Darron Cash, the former Free National Movement (FNM) chairman and Senator, who is the Supreme Court-appointed receiver for assets identified as owned by Elliott Lockhart KC, confirmed yesterday to Tribune Business that Goat Cay is among the latter’s properties now in his control and possession.

The ten-acre island, located off Williams Town at the south-eastern end of Exuma, is set to be sold-off by Mr Cash in a snap auction with all bids due to be submitted by a tight 1pm deadline this upcoming Monday, July 21. Potential buyers will have just two hours in which to submit offers that day, with the bidding due to start at 11am, although they can also present offers during Friday’s inspection of Goat Cay.

Mr Cash confirmed to this newspaper that he is making “slow but positive progress” in locating, securing and then attempting to sell real estate and other assets identified as belonging to Mr Lockhart. Once closing and others due costs are paid, the proceeds will be used to compensate the ex-MPs former clients who paid him multi-million dollar sums to complete real estate transactions that were never closed.

The funds were never returned to these clients, foreign investors in The Bahamas, despite Mr Lockhart failing to perform or deliver the services for which he was hired. “The best way to describe it is that it is slow but positive progress as we try to preserve the assets and protect the rights of all the parties concerned,” Mr Cash said of the receivership’s sales process.
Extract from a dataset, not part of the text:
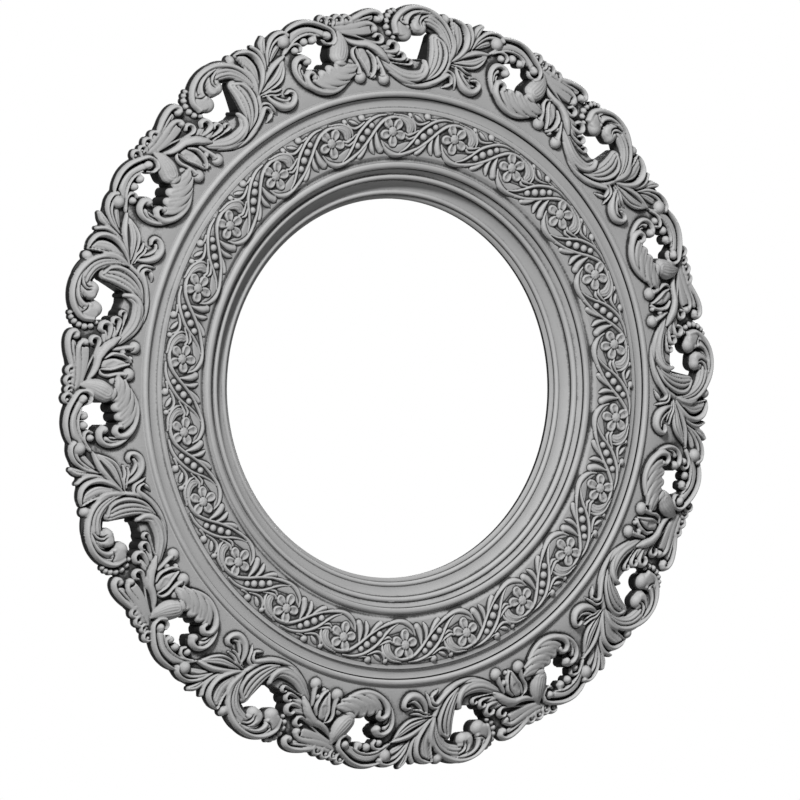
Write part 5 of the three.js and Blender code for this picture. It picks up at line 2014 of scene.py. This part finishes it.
@dataclass
class Hangers:
    """A folded strap with a D-ring of bent wire on each side, and its two screws."""

    across: float = 275.4
    up: float = 159.0
    gap: float = 0.3
    width: float = 18.0
    length: float = 54.0
    thickness: float = 1.5
    bore: float = 1.8
    wire: float = 1.5
    reach: float = 12.0
    leg: float = 6.0
    first: float = 27.0
    pitch: float = 18.0
    corner: float = 4.0
    hole: float = 2.0
    bend: float = 2.4
    slot_turn: float = 25.0
    slot_step: float = 65.0
    slot_side: float = 40.0

    @property
    def outer(self) -> float:
        """The outer radius of the strap's eye."""
        return self.bore + self.thickness

    @property
    def middle(self) -> float:
        """How far the eye's middle lies behind the back plane."""
        return self.gap + self.outer

    def side(self) -> Line:
        """The strap's side outline, as (behind the back plane, above the eye's middle).

        Returns:
            The outline's corners.
        """
        foot = self.outer - self.length
        plate = self.gap + self.thickness
        folded = arc(self.middle, 0, self.outer, -90, 180, 40)
        return [(self.gap, foot), (plate, foot), (plate, -self.outer), *folded]

    def build(self, shop: Workshop, screws: Screws) -> None:
        """Folds the straps, bends the rings and turns the screws.

        Args:
            shop: the workshop.
            screws: the maker of the screws.
        """
        strap, wire = strap_tree(), wire_tree()
        bend = [(-self.reach, 0), *arc(0, -self.leg, self.reach, 180, 360, 20), (self.reach, 0)]
        seat = 2 * self.gap + self.thickness
        for label, hand in (("left", -1), ("right", 1)):
            place = Vector((hand * self.across * MM, 0, self.up * MM))
            name = f"hanger_strap_{label}"
            start = drawing(name, self.side(), bored(self.middle, self.bore))
            values = {
                "Width": self.width * MM, "Length": self.length * MM, "Corner": self.corner * MM,
                "Middle": (self.outer - self.length / 2) * MM, "Hole": self.hole * MM,
                "First": -self.first * MM, "Pitch": self.pitch * MM, "Finish": shop.material(STEEL),
            }
            piece = grow(f"folded_{name}", start, strap, values)
            piece.data.transform(Matrix.Translation(place))
            shop.mount(piece, STEEL, "frame", name)
            name = f"hanger_ring_{label}"
            values = {"Corner": self.bend * MM, "Wire": self.wire * MM, "Finish": shop.material(STEEL)}
            piece = grow(f"bent_{name}", drawing(name, bend), wire, values)
            piece.data.transform(Matrix.Translation(place + Vector((0, self.middle * MM, 0))))
            shop.mount(piece, STEEL, name, name)
            for i in range(2):
                down = Vector((0, 0, -(self.first + i * self.pitch) * MM))
                turn = self.slot_turn + self.slot_step * i + self.slot_side * hand
                screws.build(shop, f"hanger_screw_{label}_{i + 1}", STEEL, place + down, seat, turn)


@dataclass
class WallPads:
    """Felt discs that keep the frame's foot off the wall."""

    radius: float = 318.0
    angle: float = 150.0
    size: float = 8.9
    thickness: float = 3.0
    gap: float = 0.3
    path: float = 0.03
    steps: int = 48

    def build(self, shop: Workshop, tree: NodeTree) -> None:
        """Punches the two pads.

        Args:
            shop: the workshop.
            tree: the tree for turned work.
        """
        low, rim = -self.gap, self.size
        high = low - self.thickness
        corners = [
            (0, low), (rim - 0.2, low), (rim, low - 0.3), (rim - 0.1, high + 0.7), (rim - 0.5, high + 0.2),
            (rim - 1.2, high), (0, high),
        ]
        values = {"Radius": self.path, "Steps": self.steps, "Finish": shop.material(WOOL_FELT)}
        for label, hand in (("left", -1), ("right", 1)):
            name = f"wall_pad_{label}"
            start = profile_mesh(name, corners, self.path, closed=False)
            piece = grow(f"felt_{name}", start, tree, values)
            piece.data.transform(Matrix.Translation(on_ring(self.radius, hand * self.angle)))
            shop.mount(piece, WOOL_FELT, "frame", name)


@dataclass(frozen=True)
class Lamp:
    """A distant soft lamp: where it stands, how strong it is and its size in degrees."""

    name: str
    place: Triple
    strength: float
    size: float

    def hang(self) -> None:
        """Adds the lamp to the scene."""
        data = bpy.data.lights.new(self.name, "SUN")
        data.energy = self.strength
        data.angle = math.radians(self.size)
        lamp = put(self.name, data)
        lamp.rotation_mode = "QUATERNION"
        lamp.rotation_quaternion = (-Vector(self.place)).to_track_quat("-Z", "Y")


@dataclass
class Studio:
    """A pale floor, soft lamps, a white surround and the camera."""

    azimuth: float = -31.82
    picture_width: float = 0.944
    aim_across: float = 0.01914
    aim_up: float = -0.01384
    aim_depth: float = -0.00413
    distance: float = 3.0
    lamps: tuple[Lamp, ...] = (
        Lamp("key", (-0.54, -0.6, 0.6), 4.3, 10),
        Lamp("fill", (-0.35, -1.0, 0.1), 0.25, 60),
        Lamp("back", (0.6, 0.75, 0.25), 2.6, 40),
    )
    ambient: float = 0.01
    floor_reach: float = 6.0
    floor_dull: float = 0.3
    floor_pale: float = 0.9
    floor_glow: float = 0.3

    def build(self, low: Vector) -> None:
        """Sets up everything round the object.

        Args:
            low: the object's lowest corner.
        """
        self.camera()
        for lamp in self.lamps:
            lamp.hang()
        self.surround()
        self.floor(low.z)

    def camera(self) -> None:
        """Looks at the front from the left, level with the middle."""
        turn = math.radians(self.azimuth)
        ahead = Vector((-math.sin(turn), math.cos(turn), 0))
        right = Vector((math.cos(turn), math.sin(turn), 0))
        data = bpy.data.cameras.new("camera")
        data.type = "ORTHO"
        data.ortho_scale = self.picture_width
        camera = put("camera", data)
        aim = Vector((0, self.aim_depth, self.aim_up)) + right * self.aim_across
        camera.location = aim - ahead * self.distance
        camera.rotation_mode = "QUATERNION"
        camera.rotation_quaternion = ahead.to_track_quat("-Z", "Y")
        bpy.context.scene.camera = camera

    def surround(self) -> None:
        """White where it is seen or mirrored, and a low even light elsewhere."""
        world = bpy.data.worlds.new("surround")
        nodes = Nodes(emptied(world))
        seen = nodes.rays("Camera", "Glossy", "Transmission")
        dim = nodes.add("ShaderNodeBackground", {"Color": (1, 1, 1, 1), "Strength": self.ambient})
        white = nodes.add("ShaderNodeBackground", {"Color": (1, 1, 1, 1), "Strength": 1.0})
        mixed = nodes.add("ShaderNodeMixShader", {0: seen, 1: dim.outputs[0], 2: white.outputs[0]})
        nodes.add("ShaderNodeOutputWorld", {"Surface": mixed.outputs[0]})
        bpy.context.scene.world = world

    def floor(self, height: float) -> None:
        """A floor under the frame that is pale where it is seen and duller where it only lights.

        Args:
            height: the floor's height.
        """
        far = self.floor_reach
        corners = [(x * far, y * far, height) for x, y in ((-1, -1), (1, -1), (1, 1), (-1, 1))]
        mesh = bpy.data.meshes.new("floor")
        mesh.from_pydata(corners, [], [(0, 1, 2, 3)])
        floor = put("floor", mesh)
        material = bpy.data.materials.new("pale floor")
        nodes = Nodes(emptied(material))
        dull, pale = (
            nodes.add("ShaderNodeBsdfDiffuse", {"Color": (tone, tone, tone, 1)}).outputs[0]
            for tone in (self.floor_dull, self.floor_pale)
        )
        glow = nodes.add("ShaderNodeEmission", {"Color": (1, 1, 1, 1), "Strength": self.floor_glow})
        lit = nodes.add("ShaderNodeAddShader", {0: pale, 1: glow.outputs[0]})
        seen = nodes.rays("Camera", "Glossy")
        mixed = nodes.add("ShaderNodeMixShader", {0: seen, 1: dull, 2: lit.outputs[0]})
        nodes.add("ShaderNodeOutputMaterial", {"Surface": mixed.outputs[0]})
        mesh.materials.append(material)
        floor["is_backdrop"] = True


def main() -> None:
    """Builds the frame's sub-assemblies in order."""
    logging.basicConfig(level=logging.INFO, format="%(message)s")
    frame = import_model()
    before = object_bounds()
    bpy.context.scene.view_settings.view_transform = "Standard"
    shop = Workshop()
    turned = turned_tree()
    TurnedMouldings().build(shop, turned)
    FlowerFrieze().build(shop)
    CarvedBorder().build(shop)
    Core().build(shop, frame)
    screws = Screws()
    TurnButtons().build(shop, screws)
    Hangers().build(shop, screws)
    WallPads().build(shop, turned)
    Studio().build(before[0])


if __name__ == "__main__":
    main()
He also disclosed that he is awaiting a decision by the Bahamas Bar Association, although this would likely have to come from the Council, as it relates to the fate of Mr Lockhart’s client files. “It is appropriate to say that the determination of the Bahamas Bar Association will be important in the receiver’s treatment of the files which represent a component of KC Lockhart’s practice,” Mr Cash said.

“That determination by the Bahamas Bar Association remains outstanding.” Mr Cash declined to comment further, but the notice advertising Goat Cay for sale noted discrepancies between the seven-acre size detailed on the island’s last conveyance and the ten acres calculated by Google Earth.

All interested parties have been invited to inspect the property on Friday, July 18, where a boat will be made available to transport those who have registered to the island from Williams Town. For any sale to be finalised, the bid must have been approved by the Supreme Court.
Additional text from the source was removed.